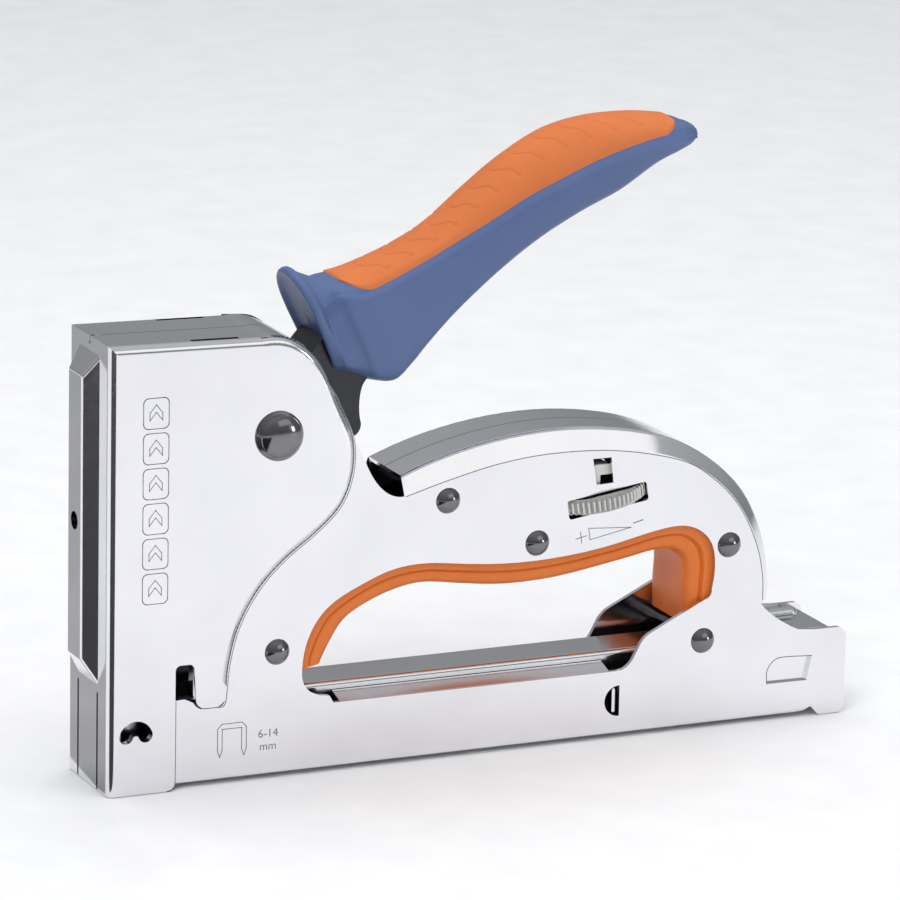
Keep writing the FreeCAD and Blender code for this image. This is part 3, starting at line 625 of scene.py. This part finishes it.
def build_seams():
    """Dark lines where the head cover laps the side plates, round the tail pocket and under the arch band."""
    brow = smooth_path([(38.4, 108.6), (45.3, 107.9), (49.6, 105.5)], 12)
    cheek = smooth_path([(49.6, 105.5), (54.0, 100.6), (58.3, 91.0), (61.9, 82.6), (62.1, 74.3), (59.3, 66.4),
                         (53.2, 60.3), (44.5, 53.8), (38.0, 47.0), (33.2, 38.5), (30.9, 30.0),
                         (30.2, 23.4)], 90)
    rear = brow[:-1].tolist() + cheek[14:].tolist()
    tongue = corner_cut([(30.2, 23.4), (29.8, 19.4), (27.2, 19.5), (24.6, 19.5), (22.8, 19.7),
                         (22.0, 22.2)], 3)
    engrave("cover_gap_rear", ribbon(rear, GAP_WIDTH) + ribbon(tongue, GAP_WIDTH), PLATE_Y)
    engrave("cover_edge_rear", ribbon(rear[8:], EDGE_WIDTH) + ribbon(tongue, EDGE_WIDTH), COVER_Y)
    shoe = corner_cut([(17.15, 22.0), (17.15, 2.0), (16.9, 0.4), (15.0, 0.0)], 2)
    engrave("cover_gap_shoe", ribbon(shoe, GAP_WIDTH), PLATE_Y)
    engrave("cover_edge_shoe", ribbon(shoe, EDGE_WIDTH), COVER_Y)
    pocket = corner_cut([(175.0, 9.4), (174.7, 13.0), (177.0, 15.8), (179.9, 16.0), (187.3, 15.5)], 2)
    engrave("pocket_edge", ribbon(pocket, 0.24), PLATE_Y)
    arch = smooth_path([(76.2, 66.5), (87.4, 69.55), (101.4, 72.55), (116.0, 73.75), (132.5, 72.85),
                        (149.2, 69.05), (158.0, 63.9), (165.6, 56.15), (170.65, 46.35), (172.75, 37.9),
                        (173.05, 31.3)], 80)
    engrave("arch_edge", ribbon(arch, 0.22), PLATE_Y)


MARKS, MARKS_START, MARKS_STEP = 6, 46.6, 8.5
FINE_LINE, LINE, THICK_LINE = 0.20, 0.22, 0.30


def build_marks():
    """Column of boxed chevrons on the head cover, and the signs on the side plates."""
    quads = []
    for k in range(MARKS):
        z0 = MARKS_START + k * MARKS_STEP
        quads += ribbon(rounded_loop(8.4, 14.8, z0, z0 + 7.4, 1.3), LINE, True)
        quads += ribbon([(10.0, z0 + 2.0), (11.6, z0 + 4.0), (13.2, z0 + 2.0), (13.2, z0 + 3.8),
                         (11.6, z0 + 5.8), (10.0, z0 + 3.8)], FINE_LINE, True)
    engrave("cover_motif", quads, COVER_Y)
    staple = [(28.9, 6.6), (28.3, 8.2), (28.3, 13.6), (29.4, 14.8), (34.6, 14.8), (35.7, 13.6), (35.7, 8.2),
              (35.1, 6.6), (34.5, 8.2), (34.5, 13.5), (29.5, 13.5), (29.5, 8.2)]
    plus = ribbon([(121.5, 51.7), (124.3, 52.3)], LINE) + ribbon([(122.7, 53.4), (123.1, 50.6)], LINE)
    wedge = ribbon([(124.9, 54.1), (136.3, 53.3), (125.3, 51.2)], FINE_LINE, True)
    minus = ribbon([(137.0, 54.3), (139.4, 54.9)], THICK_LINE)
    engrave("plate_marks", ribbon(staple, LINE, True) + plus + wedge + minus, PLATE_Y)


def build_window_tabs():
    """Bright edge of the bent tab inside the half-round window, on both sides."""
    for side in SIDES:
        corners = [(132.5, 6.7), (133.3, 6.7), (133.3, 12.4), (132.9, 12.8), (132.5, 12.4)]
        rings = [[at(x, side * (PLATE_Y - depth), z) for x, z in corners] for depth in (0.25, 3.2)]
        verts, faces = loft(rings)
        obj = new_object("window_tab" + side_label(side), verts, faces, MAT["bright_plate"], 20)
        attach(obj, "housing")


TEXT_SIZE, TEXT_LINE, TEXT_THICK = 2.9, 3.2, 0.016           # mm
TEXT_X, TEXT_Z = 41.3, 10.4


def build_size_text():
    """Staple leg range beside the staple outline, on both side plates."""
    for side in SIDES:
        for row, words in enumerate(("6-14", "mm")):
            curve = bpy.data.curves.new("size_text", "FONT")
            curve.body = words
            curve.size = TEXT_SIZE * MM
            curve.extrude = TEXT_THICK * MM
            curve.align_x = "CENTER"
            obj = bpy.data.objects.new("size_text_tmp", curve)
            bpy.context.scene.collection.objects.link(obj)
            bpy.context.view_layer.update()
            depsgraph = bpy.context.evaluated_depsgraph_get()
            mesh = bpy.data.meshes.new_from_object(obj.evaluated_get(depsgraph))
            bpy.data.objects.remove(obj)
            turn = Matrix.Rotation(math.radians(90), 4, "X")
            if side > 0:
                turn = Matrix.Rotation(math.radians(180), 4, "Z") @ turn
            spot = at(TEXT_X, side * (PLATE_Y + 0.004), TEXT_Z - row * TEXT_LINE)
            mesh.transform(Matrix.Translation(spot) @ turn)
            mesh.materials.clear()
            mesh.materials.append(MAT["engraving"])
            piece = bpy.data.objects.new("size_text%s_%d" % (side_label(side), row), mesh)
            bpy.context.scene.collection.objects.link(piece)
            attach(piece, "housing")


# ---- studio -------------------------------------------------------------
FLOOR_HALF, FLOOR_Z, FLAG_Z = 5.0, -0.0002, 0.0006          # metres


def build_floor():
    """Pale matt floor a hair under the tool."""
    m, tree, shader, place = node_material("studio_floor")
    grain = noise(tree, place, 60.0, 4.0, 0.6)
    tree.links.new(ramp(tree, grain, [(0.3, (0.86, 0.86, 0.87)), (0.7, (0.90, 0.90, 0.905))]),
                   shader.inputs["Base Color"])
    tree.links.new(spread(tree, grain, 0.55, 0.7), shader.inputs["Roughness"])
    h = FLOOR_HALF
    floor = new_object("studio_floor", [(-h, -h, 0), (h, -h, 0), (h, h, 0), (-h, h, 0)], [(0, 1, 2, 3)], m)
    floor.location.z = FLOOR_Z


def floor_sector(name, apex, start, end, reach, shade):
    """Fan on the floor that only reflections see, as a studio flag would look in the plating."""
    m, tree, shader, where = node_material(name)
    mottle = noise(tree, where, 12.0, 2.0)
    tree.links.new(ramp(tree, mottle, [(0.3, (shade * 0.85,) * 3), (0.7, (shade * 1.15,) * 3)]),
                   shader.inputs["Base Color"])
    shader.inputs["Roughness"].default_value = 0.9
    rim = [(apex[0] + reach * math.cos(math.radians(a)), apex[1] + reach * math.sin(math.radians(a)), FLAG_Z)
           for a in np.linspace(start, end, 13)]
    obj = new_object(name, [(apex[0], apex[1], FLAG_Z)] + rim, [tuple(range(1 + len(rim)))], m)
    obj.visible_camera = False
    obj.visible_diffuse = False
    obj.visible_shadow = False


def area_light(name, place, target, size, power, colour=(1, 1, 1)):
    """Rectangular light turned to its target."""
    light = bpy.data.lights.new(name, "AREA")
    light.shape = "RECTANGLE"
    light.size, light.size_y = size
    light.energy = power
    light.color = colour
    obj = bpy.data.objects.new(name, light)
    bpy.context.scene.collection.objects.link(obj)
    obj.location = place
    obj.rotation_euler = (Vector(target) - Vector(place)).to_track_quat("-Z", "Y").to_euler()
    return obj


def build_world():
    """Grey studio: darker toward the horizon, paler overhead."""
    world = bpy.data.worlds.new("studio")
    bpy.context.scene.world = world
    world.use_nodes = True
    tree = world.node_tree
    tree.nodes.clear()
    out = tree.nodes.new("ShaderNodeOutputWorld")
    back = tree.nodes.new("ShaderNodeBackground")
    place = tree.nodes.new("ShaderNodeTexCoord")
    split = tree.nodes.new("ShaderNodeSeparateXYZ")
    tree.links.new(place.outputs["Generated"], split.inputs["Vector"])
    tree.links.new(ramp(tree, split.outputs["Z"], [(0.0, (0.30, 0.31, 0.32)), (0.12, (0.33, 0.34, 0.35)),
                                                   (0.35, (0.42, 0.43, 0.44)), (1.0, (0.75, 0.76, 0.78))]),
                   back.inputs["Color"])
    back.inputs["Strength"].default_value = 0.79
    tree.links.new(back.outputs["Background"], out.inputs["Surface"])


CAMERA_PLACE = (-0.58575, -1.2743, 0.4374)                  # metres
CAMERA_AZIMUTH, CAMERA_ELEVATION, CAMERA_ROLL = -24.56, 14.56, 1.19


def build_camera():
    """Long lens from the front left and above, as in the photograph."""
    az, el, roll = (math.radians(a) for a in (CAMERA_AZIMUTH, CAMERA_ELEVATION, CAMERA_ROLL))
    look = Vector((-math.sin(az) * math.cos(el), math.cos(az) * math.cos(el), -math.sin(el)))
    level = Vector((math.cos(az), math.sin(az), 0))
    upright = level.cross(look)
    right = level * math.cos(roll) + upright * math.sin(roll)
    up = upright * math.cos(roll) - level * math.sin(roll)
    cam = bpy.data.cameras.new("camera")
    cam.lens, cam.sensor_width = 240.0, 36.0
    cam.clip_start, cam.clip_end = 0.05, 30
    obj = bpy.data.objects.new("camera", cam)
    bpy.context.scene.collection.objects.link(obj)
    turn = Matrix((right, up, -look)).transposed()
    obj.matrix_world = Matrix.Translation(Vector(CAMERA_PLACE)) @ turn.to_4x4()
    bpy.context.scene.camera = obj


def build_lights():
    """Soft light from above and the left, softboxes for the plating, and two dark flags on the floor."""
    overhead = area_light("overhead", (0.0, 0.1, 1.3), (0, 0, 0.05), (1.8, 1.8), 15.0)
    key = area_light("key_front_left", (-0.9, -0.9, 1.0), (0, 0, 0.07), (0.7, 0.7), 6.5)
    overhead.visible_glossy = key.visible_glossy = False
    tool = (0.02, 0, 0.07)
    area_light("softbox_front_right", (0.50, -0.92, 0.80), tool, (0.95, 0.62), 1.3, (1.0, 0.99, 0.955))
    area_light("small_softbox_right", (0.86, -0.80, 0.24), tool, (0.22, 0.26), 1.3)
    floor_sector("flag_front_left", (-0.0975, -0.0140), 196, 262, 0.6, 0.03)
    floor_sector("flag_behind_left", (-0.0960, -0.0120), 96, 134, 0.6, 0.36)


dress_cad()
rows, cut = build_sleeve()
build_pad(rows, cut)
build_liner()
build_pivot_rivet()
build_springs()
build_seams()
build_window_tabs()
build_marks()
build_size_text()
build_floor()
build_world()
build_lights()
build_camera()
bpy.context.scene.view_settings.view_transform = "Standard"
========================================================================
**WHAT YOU NEED TO DO**
Reproduce exactly, please, only the lines from the start of the data above to the line that contains "FINE_LINE, LINE, THICK_LINE", with both ends kept.

**RESULT FOR THIS TASK**
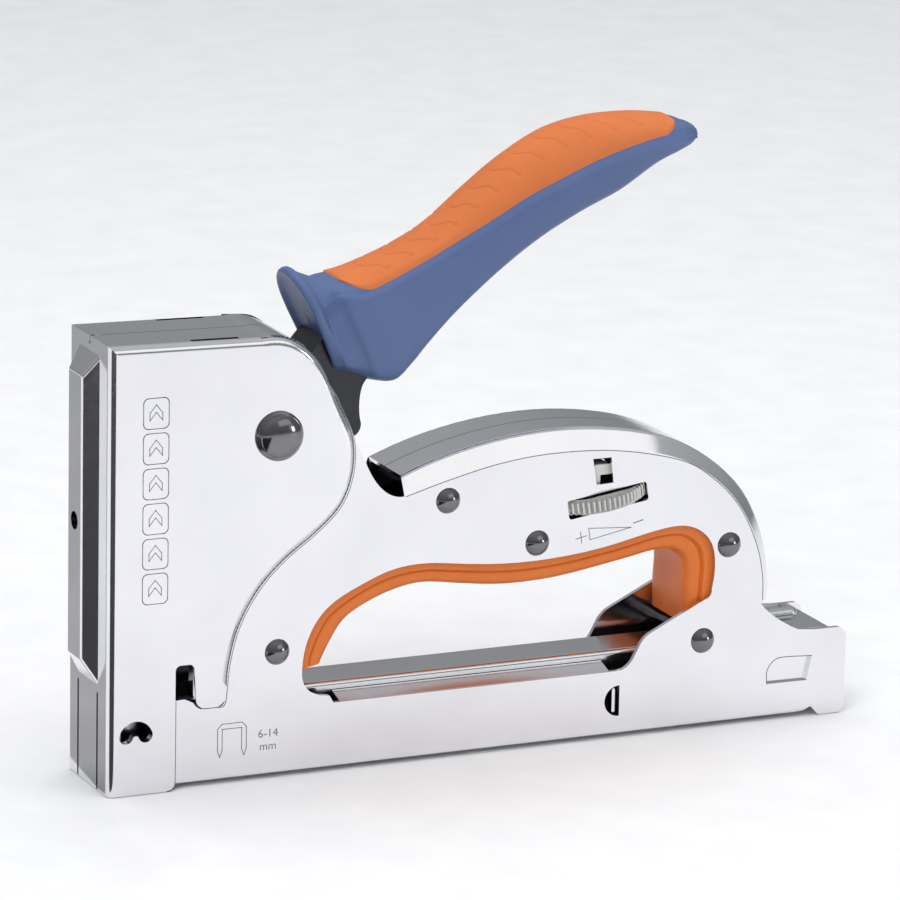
Keep writing the FreeCAD and Blender code for this image. This is part 3, starting at line 625 of scene.py. This part finishes it.
def build_seams():
    """Dark lines where the head cover laps the side plates, round the tail pocket and under the arch band."""
    brow = smooth_path([(38.4, 108.6), (45.3, 107.9), (49.6, 105.5)], 12)
    cheek = smooth_path([(49.6, 105.5), (54.0, 100.6), (58.3, 91.0), (61.9, 82.6), (62.1, 74.3), (59.3, 66.4),
                         (53.2, 60.3), (44.5, 53.8), (38.0, 47.0), (33.2, 38.5), (30.9, 30.0),
                         (30.2, 23.4)], 90)
    rear = brow[:-1].tolist() + cheek[14:].tolist()
    tongue = corner_cut([(30.2, 23.4), (29.8, 19.4), (27.2, 19.5), (24.6, 19.5), (22.8, 19.7),
                         (22.0, 22.2)], 3)
    engrave("cover_gap_rear", ribbon(rear, GAP_WIDTH) + ribbon(tongue, GAP_WIDTH), PLATE_Y)
    engrave("cover_edge_rear", ribbon(rear[8:], EDGE_WIDTH) + ribbon(tongue, EDGE_WIDTH), COVER_Y)
    shoe = corner_cut([(17.15, 22.0), (17.15, 2.0), (16.9, 0.4), (15.0, 0.0)], 2)
    engrave("cover_gap_shoe", ribbon(shoe, GAP_WIDTH), PLATE_Y)
    engrave("cover_edge_shoe", ribbon(shoe, EDGE_WIDTH), COVER_Y)
    pocket = corner_cut([(175.0, 9.4), (174.7, 13.0), (177.0, 15.8), (179.9, 16.0), (187.3, 15.5)], 2)
    engrave("pocket_edge", ribbon(pocket, 0.24), PLATE_Y)
    arch = smooth_path([(76.2, 66.5), (87.4, 69.55), (101.4, 72.55), (116.0, 73.75), (132.5, 72.85),
                        (149.2, 69.05), (158.0, 63.9), (165.6, 56.15), (170.65, 46.35), (172.75, 37.9),
                        (173.05, 31.3)], 80)
    engrave("arch_edge", ribbon(arch, 0.22), PLATE_Y)


MARKS, MARKS_START, MARKS_STEP = 6, 46.6, 8.5
FINE_LINE, LINE, THICK_LINE = 0.20, 0.22, 0.30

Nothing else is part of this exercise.